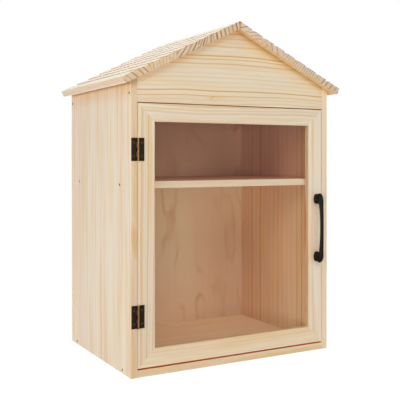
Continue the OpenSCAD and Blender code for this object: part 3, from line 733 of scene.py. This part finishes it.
BOARDS = {
    "left_side_panel": dict(UPRIGHT, strip=0.058, shift=0.3, ring=0.0085, spread=0.6, bend=0.022, contrast=0.34,
        streaks=0.8, fine=130, seed=11.3, edge=PANEL_EDGE, inward=(RIGHT,), tone=(1.01, 1.03, 1.06),
        roof_shade=((off_left, 0.036, PAINTED_EAVE_SHADE),),
        marks=((FRONT, (-0.196, -0.145, 0.226), (0.134, 0.0, -0.991), 0.040, 0.009, AMBER),)),
    # the right panel's inner paints warm bounce light and shade on its inner face
    "right_side_panel": dict(UPRIGHT, strip=0.14, shift=0.1, ring=0.016, far=0.07, contrast=0.34, bold=0.85,
        seed=23.6, streaks=0.5, thin=0.58, uneven=1.0, bend=0.006, fine=90, edge=(0.97, 0.95, 0.89),
        inward=(LEFT,), inner=(1.18, 0.935, 0.675), roof_shade=((off_right, 0.022, PAINTED_SHELTER_SHADE),),
        marks=(
            # painted light near the floor, and painted shade by the stile and in the far corner
            (LEFT, (0.19, -0.11, 0.0), UP, 0.16, 0.20, PAINTED_LOW_LIGHT),
            (LEFT, (0.19, -0.12, 0.30), UP, 0.20, 0.13, PAINTED_STILE_SHADE),
            (LEFT, (0.19, 0.145, 0.09), UP, 0.17, 0.14, PAINTED_CORNER_SHADE),
        )),
    # the bottom board's inner paints light on its inner face
    "bottom_board": dict(SHELF, contrast=0.4, seed=31.2, inward=(UP,), inner=(1.21, 1.11, 0.915),
        # painted shade on the bottom board under the door
        other_edge=(0.90, 0.86, 0.74), marks=((UP, (0.0, -0.145, 0.0), RIGHT, 5.0, 0.024, PAINTED_GAP_SHADE),)),
    # the shelf's tone is partly painted light, as it stands in shade behind the door frame
    "shelf": dict(SHELF, contrast=0.15, streaks=0.15, seed=47.9, inward=(UP, DOWN), tone=(1.08, 1.01, 0.92)),
    "front_gable_board": dict(GABLE, seed=58.4, inward=(BACK,), other_edge=PAINTED_GAP_LIGHT,
        # the gable gets painted light in the crease under the left verge, and painted shade under the right one
        roof_shade=((off_left, 0.016, LIT_CREASE), (off_right, 0.016, PAINTED_MUSTARD_SHADE), (off_right, 0.034, SHADY)),
        marks=(
            (FRONT, (-0.049, -0.145, 0.4646), (0.72, 0.0, 0.69), 0.0085, 0.0022, KNOT),
            (FRONT, (-0.043, -0.145, 0.463), RIGHT, 0.030, 0.006, KNOT_GLOW),
        )),
    "rear_gable_board": dict(GABLE, seed=66.1, inward=(FRONT,),
        roof_shade=((off_left, 0.034, SHADY), (off_right, 0.034, SHADY))),
    # the left panel's underside_light is painted light
    "left_roof_panel": dict(ROOF, across=down_left, through=off_left, seed=71.7, strips=LEFT_STRIPS,
        underside_light=(1.3, 1.25, 1.12), ends_tone=(0.88, 0.81, 0.70)),
    "right_roof_panel": dict(ROOF, across=down_right, through=off_right, seed=83.5, strips=RIGHT_STRIPS,
        ends_tone=(0.87, 0.83, 0.78)),
}
print("boards of the cabinet:", len(BOARDS))

# %% [markdown]
# The door has two stiles and two rails round the pane, and four thin beads behind it. The handle stile has
# painted light round the handle, where its shadow falls, and painted shade at its feet. The bead beside it has
# a red streak at the height of the handle, and painted light on its front face.

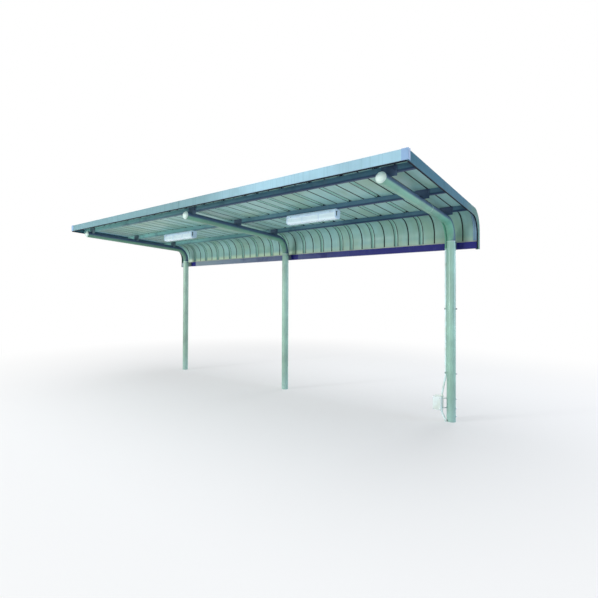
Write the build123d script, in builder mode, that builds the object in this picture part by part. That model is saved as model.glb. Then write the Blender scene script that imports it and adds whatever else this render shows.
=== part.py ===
"""A cantilever cycle shelter of two bays, in millimetres.

X runs along the shelter, the open front faces -Y and Z is up. The origin is the centre of the
middle post's foot, on the ground. Three tube posts stand at the back. A bent arm slips into the
head of each one and carries three channel purlins, and ribbed sheets lie on the purlins, curve
down over the back and end behind the rear rail.
"""
import os
from math import atan2, cos, degrees, radians, sin, tan

from build123d import *

# Posts and arms
POST_SPACING = 2500.0
POST_OD = 101.6
POST_WALL = 3.2
POST_HEIGHT = 2118.0
POST_SOLE = 6.0
POST_RIM_CHAMFER = 1.5
ARM_WALL = 3.2
ARM_INSERT = 150.0
ARM_BEND_RADIUS = 220.0
ARM_REACH = 1932.0
ARM_BORE = 60.0
ARM_CAP_RIM = 3.5
ARM_CAP_RISE = 20.0
ARM_CAP_PLUG = 30.0

# Clearances: a slip fit, a seat that a weld or screw closes, and a joint between long pieces
SLIP = 0.3
SEAT = 0.3

# Roof outline, seen from the side: its rise over the posts, and its overhang past the arms
ROOF_SLOPE = 2.55
ROOF_RISE = 359.0
ROOF_OVERHANG = 118.0
ROOF_BACK = 187.0
ROOF_BEND_RADIUS = 245.0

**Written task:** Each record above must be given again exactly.

**Answer:**
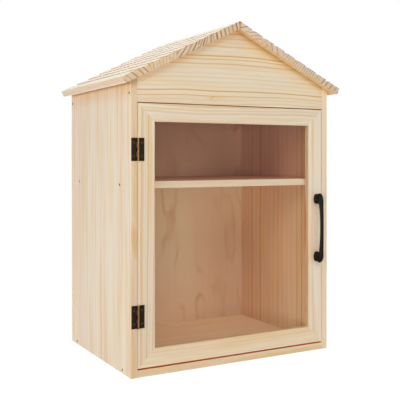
Continue the OpenSCAD and Blender code for this object: part 3, from line 733 of scene.py. This part finishes it.
BOARDS = {
    "left_side_panel": dict(UPRIGHT, strip=0.058, shift=0.3, ring=0.0085, spread=0.6, bend=0.022, contrast=0.34,
        streaks=0.8, fine=130, seed=11.3, edge=PANEL_EDGE, inward=(RIGHT,), tone=(1.01, 1.03, 1.06),
        roof_shade=((off_left, 0.036, PAINTED_EAVE_SHADE),),
        marks=((FRONT, (-0.196, -0.145, 0.226), (0.134, 0.0, -0.991), 0.040, 0.009, AMBER),)),
    # the right panel's inner paints warm bounce light and shade on its inner face
    "right_side_panel": dict(UPRIGHT, strip=0.14, shift=0.1, ring=0.016, far=0.07, contrast=0.34, bold=0.85,
        seed=23.6, streaks=0.5, thin=0.58, uneven=1.0, bend=0.006, fine=90, edge=(0.97, 0.95, 0.89),
        inward=(LEFT,), inner=(1.18, 0.935, 0.675), roof_shade=((off_right, 0.022, PAINTED_SHELTER_SHADE),),
        marks=(
            # painted light near the floor, and painted shade by the stile and in the far corner
            (LEFT, (0.19, -0.11, 0.0), UP, 0.16, 0.20, PAINTED_LOW_LIGHT),
            (LEFT, (0.19, -0.12, 0.30), UP, 0.20, 0.13, PAINTED_STILE_SHADE),
            (LEFT, (0.19, 0.145, 0.09), UP, 0.17, 0.14, PAINTED_CORNER_SHADE),
        )),
    # the bottom board's inner paints light on its inner face
    "bottom_board": dict(SHELF, contrast=0.4, seed=31.2, inward=(UP,), inner=(1.21, 1.11, 0.915),
        # painted shade on the bottom board under the door
        other_edge=(0.90, 0.86, 0.74), marks=((UP, (0.0, -0.145, 0.0), RIGHT, 5.0, 0.024, PAINTED_GAP_SHADE),)),
    # the shelf's tone is partly painted light, as it stands in shade behind the door frame
    "shelf": dict(SHELF, contrast=0.15, streaks=0.15, seed=47.9, inward=(UP, DOWN), tone=(1.08, 1.01, 0.92)),
    "front_gable_board": dict(GABLE, seed=58.4, inward=(BACK,), other_edge=PAINTED_GAP_LIGHT,
        # the gable gets painted light in the crease under the left verge, and painted shade under the right one
        roof_shade=((off_left, 0.016, LIT_CREASE), (off_right, 0.016, PAINTED_MUSTARD_SHADE), (off_right, 0.034, SHADY)),
        marks=(
            (FRONT, (-0.049, -0.145, 0.4646), (0.72, 0.0, 0.69), 0.0085, 0.0022, KNOT),
            (FRONT, (-0.043, -0.145, 0.463), RIGHT, 0.030, 0.006, KNOT_GLOW),
        )),
    "rear_gable_board": dict(GABLE, seed=66.1, inward=(FRONT,),
        roof_shade=((off_left, 0.034, SHADY), (off_right, 0.034, SHADY))),
    # the left panel's underside_light is painted light
    "left_roof_panel": dict(ROOF, across=down_left, through=off_left, seed=71.7, strips=LEFT_STRIPS,
        underside_light=(1.3, 1.25, 1.12), ends_tone=(0.88, 0.81, 0.70)),
    "right_roof_panel": dict(ROOF, across=down_right, through=off_right, seed=83.5, strips=RIGHT_STRIPS,
        ends_tone=(0.87, 0.83, 0.78)),
}
print("boards of the cabinet:", len(BOARDS))

# %% [markdown]
# The door has two stiles and two rails round the pane, and four thin beads behind it. The handle stile has
# painted light round the handle, where its shadow falls, and painted shade at its feet. The bead beside it has
# a red streak at the height of the handle, and painted light on its front face.

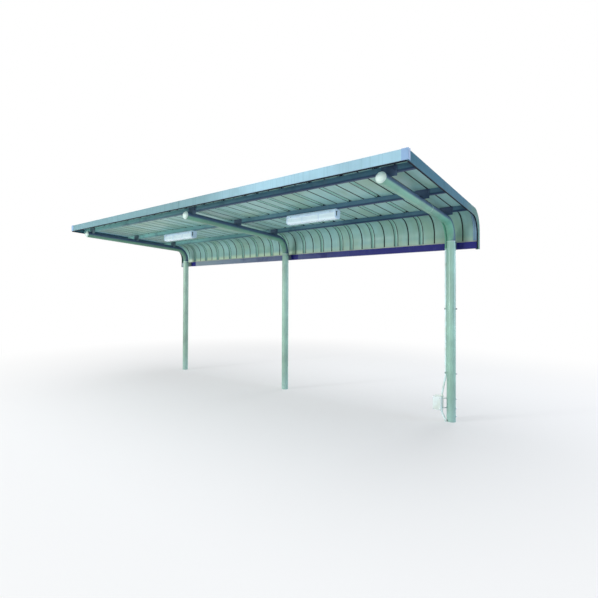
Write the build123d script, in builder mode, that builds the object in this picture part by part. That model is saved as model.glb. Then write the Blender scene script that imports it and adds whatever else this render shows.
=== part.py ===
"""A cantilever cycle shelter of two bays, in millimetres.

X runs along the shelter, the open front faces -Y and Z is up. The origin is the centre of the
middle post's foot, on the ground. Three tube posts stand at the back. A bent arm slips into the
head of each one and carries three channel purlins, and ribbed sheets lie on the purlins, curve
down over the back and end behind the rear rail.
"""
import os
from math import atan2, cos, degrees, radians, sin, tan

from build123d import *

# Posts and arms
POST_SPACING = 2500.0
POST_OD = 101.6
POST_WALL = 3.2
POST_HEIGHT = 2118.0
POST_SOLE = 6.0
POST_RIM_CHAMFER = 1.5
ARM_WALL = 3.2
ARM_INSERT = 150.0
ARM_BEND_RADIUS = 220.0
ARM_REACH = 1932.0
ARM_BORE = 60.0
ARM_CAP_RIM = 3.5
ARM_CAP_RISE = 20.0
ARM_CAP_PLUG = 30.0

# Clearances: a slip fit, a seat that a weld or screw closes, and a joint between long pieces
SLIP = 0.3
SEAT = 0.3

# Roof outline, seen from the side: its rise over the posts, and its overhang past the arms
ROOF_SLOPE = 2.55
ROOF_RISE = 359.0
ROOF_OVERHANG = 118.0
ROOF_BACK = 187.0
ROOF_BEND_RADIUS = 245.0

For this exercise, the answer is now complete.